>>>>

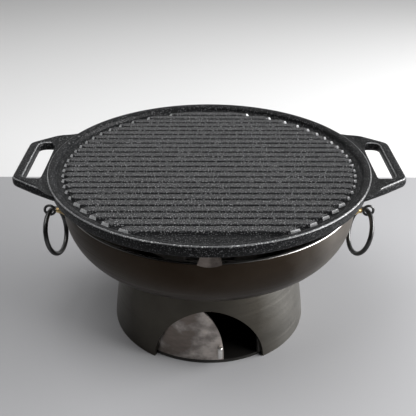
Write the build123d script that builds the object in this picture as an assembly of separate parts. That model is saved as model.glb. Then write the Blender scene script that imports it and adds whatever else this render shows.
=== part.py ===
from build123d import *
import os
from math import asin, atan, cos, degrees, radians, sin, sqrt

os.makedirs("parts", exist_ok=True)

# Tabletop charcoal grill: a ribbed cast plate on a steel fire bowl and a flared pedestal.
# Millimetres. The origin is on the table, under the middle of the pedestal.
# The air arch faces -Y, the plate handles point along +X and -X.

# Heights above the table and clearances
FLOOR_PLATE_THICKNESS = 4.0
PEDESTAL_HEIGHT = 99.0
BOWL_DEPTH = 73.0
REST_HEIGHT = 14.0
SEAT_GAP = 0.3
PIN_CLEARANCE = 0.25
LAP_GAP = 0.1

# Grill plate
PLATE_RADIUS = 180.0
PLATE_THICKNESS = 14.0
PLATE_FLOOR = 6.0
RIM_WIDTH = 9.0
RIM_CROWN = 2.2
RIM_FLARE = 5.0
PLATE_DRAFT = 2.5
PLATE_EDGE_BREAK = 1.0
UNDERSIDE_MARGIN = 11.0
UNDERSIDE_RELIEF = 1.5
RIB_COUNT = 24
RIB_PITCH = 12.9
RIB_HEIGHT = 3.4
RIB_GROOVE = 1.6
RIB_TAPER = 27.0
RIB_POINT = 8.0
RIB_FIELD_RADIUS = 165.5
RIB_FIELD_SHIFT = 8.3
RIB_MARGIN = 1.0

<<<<

From the opening line of the data above, please print each line as written up to and including the line that contains "# The air arch", and nothing more.

_RESPONSE TO THE TASK_.
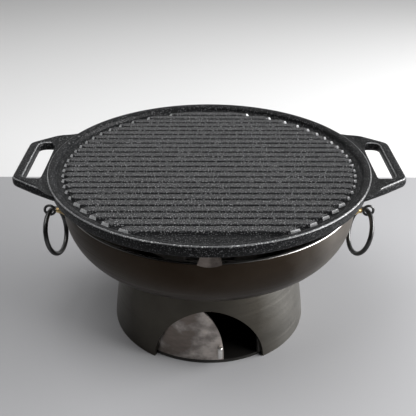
Write the build123d script that builds the object in this picture as an assembly of separate parts. That model is saved as model.glb. Then write the Blender scene script that imports it and adds whatever else this render shows.
=== part.py ===
from build123d import *
import os
from math import asin, atan, cos, degrees, radians, sin, sqrt

os.makedirs("parts", exist_ok=True)

# Tabletop charcoal grill: a ribbed cast plate on a steel fire bowl and a flared pedestal.
# Millimetres. The origin is on the table, under the middle of the pedestal.
# The air arch faces -Y, the plate handles point along +X and -X.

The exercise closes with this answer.